## Begin Input

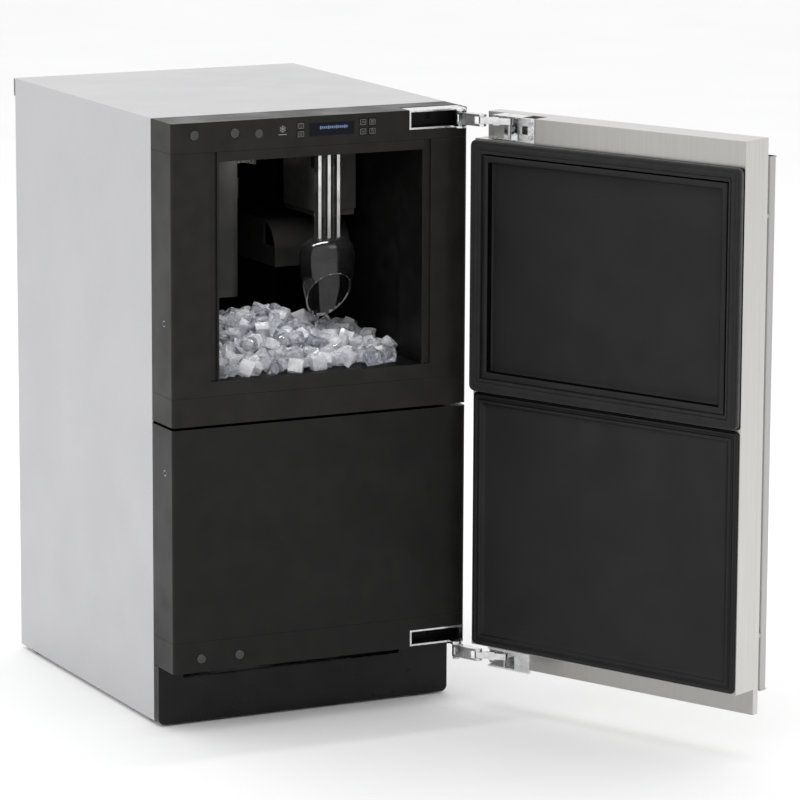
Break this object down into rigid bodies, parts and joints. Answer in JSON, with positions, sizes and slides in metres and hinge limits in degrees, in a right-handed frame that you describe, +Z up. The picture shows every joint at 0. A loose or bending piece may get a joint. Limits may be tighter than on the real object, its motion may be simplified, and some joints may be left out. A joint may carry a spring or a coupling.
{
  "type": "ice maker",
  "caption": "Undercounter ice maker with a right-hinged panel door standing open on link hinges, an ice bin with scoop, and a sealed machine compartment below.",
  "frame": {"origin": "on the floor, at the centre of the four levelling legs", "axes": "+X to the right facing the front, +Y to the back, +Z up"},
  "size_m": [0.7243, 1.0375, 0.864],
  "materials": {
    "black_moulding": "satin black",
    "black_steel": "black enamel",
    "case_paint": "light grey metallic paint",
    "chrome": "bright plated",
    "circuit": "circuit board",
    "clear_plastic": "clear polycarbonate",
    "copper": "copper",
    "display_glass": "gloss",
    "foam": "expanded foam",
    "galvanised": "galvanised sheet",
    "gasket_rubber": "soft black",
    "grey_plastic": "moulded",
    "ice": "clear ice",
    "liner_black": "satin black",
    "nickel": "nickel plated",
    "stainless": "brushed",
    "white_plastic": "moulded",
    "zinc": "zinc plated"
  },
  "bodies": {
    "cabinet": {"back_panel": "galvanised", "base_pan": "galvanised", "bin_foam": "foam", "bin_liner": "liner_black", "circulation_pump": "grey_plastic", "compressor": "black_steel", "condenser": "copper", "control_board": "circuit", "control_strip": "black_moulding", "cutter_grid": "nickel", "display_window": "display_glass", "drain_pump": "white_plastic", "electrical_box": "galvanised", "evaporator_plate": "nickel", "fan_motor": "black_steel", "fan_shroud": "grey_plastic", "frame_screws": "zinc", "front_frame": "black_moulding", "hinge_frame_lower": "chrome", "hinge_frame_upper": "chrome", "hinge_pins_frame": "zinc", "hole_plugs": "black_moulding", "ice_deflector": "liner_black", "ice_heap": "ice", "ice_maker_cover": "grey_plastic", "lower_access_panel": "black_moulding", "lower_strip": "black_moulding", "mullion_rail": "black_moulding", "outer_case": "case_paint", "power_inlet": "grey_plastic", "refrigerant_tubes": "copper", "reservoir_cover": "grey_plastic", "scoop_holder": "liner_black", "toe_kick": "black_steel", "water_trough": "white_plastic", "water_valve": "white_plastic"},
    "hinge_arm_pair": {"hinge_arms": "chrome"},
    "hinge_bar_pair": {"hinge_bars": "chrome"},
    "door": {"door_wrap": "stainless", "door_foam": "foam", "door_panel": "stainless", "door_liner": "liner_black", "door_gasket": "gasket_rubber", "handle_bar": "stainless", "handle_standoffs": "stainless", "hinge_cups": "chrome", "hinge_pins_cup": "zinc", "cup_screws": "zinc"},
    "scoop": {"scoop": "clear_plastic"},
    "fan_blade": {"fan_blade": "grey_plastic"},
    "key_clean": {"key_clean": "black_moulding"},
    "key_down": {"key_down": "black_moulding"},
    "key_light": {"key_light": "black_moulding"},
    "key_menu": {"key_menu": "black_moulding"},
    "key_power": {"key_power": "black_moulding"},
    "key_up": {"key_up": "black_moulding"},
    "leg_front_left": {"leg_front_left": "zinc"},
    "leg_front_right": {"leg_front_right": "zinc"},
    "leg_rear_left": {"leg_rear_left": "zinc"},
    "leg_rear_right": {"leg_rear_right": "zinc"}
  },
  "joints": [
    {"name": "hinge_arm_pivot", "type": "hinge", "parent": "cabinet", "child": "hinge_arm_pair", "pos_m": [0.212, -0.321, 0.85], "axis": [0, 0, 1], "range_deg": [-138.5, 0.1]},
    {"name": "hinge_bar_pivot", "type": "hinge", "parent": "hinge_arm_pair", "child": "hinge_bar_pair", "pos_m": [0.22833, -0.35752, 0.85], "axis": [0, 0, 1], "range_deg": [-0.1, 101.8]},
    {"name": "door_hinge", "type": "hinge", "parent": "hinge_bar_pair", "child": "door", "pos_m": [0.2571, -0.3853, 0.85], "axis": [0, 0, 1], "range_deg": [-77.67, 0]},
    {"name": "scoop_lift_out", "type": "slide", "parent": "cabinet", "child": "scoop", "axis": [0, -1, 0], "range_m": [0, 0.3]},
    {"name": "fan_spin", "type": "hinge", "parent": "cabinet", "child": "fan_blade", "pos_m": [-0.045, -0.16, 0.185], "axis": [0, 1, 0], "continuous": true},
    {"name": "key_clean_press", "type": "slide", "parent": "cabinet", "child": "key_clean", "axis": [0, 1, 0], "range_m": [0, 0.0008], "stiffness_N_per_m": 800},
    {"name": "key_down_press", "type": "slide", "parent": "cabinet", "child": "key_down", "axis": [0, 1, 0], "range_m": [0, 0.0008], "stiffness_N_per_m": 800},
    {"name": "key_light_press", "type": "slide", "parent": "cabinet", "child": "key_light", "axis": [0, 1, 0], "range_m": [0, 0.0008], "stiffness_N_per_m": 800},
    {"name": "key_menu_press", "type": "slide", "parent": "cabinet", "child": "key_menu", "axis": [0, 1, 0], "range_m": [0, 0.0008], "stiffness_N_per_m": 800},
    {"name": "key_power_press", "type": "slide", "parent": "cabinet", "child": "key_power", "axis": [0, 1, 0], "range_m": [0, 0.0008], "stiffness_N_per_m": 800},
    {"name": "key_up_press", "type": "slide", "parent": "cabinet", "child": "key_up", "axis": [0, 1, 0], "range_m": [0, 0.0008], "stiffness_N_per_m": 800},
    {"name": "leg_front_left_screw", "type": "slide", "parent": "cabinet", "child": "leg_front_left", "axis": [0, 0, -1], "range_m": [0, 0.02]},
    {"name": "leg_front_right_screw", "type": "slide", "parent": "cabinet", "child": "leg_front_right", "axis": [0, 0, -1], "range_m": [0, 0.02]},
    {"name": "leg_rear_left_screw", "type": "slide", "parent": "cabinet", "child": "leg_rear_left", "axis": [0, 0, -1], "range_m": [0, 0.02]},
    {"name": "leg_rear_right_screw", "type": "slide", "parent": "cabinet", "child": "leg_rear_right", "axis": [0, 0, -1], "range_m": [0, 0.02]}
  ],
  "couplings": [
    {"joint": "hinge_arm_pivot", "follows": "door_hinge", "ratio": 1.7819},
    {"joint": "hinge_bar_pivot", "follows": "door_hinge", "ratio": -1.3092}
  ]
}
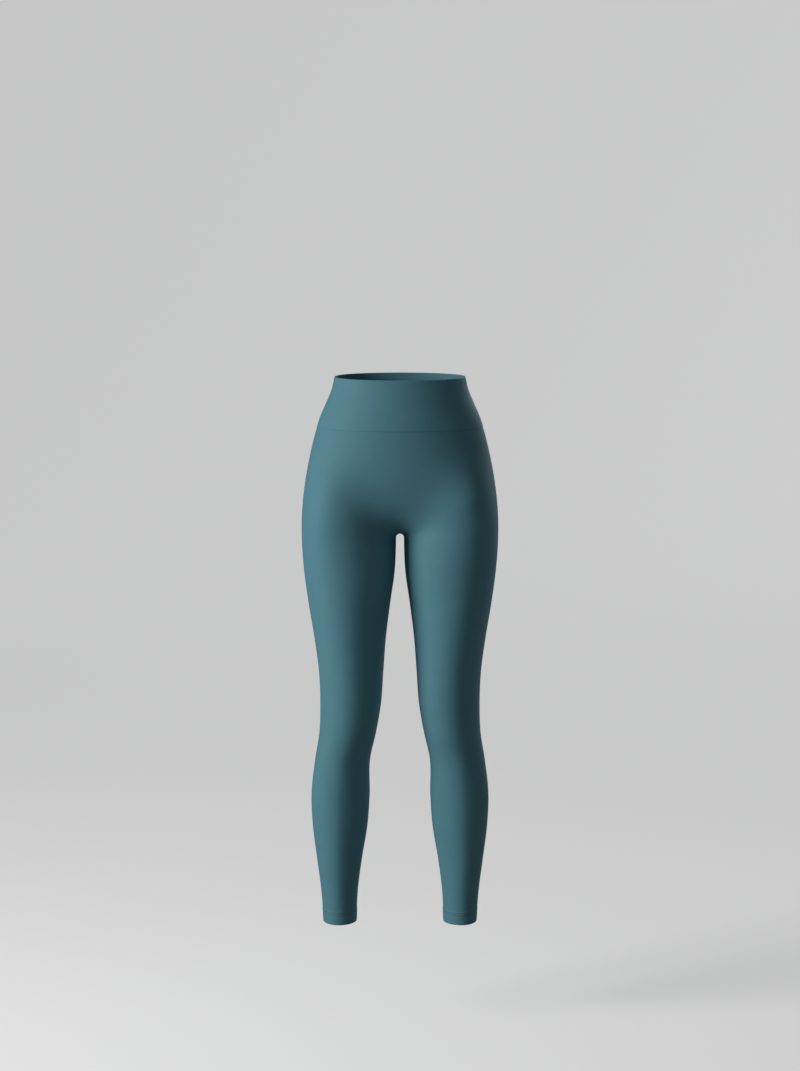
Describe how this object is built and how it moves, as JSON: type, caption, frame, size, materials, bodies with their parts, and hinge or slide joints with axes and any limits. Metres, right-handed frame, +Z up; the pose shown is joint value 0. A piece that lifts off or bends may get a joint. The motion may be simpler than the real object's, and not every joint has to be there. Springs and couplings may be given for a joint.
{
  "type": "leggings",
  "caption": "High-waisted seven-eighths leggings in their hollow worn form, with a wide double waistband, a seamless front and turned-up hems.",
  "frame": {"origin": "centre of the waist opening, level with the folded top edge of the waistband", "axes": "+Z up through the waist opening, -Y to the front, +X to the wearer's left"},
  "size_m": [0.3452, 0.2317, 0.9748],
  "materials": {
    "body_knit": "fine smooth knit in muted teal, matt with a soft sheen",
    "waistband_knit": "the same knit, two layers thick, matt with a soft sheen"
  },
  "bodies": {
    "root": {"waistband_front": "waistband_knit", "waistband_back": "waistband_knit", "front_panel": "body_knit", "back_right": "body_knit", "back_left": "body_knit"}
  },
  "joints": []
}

## End Input
## Begin Input

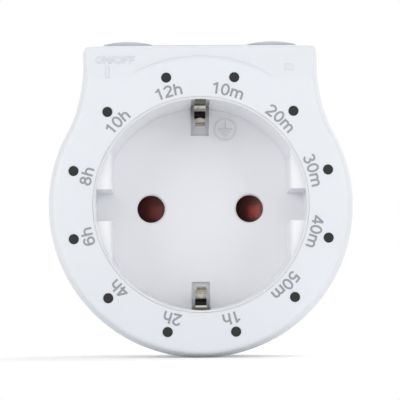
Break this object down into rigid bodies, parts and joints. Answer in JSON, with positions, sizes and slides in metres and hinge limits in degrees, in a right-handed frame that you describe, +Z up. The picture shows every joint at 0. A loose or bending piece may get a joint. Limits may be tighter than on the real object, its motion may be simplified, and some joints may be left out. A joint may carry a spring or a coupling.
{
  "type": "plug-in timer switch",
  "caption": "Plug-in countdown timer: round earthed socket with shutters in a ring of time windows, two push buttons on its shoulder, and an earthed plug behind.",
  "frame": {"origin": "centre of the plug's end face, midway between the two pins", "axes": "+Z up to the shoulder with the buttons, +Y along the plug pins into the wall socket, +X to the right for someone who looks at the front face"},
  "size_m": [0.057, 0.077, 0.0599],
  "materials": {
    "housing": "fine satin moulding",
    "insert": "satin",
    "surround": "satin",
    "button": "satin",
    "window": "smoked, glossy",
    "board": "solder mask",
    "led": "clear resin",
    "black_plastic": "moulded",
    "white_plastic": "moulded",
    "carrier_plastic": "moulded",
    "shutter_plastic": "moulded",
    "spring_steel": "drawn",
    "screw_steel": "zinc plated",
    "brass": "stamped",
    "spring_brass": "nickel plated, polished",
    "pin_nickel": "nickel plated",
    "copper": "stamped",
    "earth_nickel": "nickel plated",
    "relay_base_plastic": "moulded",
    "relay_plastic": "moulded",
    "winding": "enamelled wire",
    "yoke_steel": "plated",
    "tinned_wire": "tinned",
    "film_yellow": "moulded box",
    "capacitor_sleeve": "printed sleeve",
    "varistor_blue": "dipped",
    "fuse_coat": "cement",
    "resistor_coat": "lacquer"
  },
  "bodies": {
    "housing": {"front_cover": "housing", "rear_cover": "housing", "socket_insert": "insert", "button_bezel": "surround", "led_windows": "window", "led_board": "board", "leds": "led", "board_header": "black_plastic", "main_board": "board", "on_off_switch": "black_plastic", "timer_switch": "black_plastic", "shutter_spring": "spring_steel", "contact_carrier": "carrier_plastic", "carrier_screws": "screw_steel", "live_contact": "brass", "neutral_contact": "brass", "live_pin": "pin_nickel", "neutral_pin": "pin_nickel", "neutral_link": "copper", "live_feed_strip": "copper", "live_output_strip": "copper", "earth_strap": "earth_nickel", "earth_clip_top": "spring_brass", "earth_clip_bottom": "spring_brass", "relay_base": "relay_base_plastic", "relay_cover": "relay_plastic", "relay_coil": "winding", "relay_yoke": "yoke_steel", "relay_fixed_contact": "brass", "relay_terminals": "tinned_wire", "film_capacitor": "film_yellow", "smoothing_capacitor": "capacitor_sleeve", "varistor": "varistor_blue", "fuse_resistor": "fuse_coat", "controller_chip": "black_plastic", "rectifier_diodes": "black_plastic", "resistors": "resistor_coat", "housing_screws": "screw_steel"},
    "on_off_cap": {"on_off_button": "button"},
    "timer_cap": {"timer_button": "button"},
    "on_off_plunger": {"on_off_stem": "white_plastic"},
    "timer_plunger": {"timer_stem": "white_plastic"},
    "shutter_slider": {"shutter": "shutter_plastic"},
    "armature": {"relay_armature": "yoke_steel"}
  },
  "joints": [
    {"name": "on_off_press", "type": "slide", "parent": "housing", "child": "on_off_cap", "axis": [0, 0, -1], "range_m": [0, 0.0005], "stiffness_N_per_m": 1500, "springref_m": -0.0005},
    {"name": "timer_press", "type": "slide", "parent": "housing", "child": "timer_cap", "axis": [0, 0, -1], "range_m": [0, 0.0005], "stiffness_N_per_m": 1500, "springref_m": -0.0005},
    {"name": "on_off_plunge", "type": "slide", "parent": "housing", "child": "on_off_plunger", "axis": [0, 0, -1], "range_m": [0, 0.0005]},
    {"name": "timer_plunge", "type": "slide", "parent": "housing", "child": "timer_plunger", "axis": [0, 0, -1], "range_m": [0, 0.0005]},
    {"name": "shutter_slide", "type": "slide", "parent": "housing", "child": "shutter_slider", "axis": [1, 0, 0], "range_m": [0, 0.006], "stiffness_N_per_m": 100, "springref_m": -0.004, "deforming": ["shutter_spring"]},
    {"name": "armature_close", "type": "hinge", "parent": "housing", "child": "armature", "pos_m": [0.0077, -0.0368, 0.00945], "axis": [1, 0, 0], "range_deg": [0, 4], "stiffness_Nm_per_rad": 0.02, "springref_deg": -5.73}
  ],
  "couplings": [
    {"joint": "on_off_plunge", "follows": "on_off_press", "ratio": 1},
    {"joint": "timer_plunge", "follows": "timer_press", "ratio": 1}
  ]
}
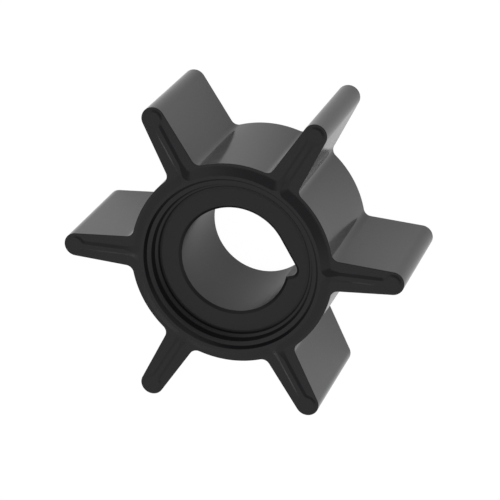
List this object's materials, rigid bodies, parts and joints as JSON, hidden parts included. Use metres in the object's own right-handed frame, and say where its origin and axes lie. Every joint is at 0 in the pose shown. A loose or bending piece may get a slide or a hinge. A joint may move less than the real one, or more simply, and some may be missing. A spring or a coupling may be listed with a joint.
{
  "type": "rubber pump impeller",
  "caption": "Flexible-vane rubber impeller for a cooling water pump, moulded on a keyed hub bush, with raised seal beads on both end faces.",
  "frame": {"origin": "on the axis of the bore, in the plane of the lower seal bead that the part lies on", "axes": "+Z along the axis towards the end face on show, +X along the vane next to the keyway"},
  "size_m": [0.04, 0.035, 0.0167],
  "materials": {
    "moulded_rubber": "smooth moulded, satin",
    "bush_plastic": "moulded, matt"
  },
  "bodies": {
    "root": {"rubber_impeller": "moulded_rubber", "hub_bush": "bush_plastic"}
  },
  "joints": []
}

## End Input

▶ Aim of the task: Across the records, count the lines holding the string "shown". Give the number and stop.

▶ Finished exercise: 2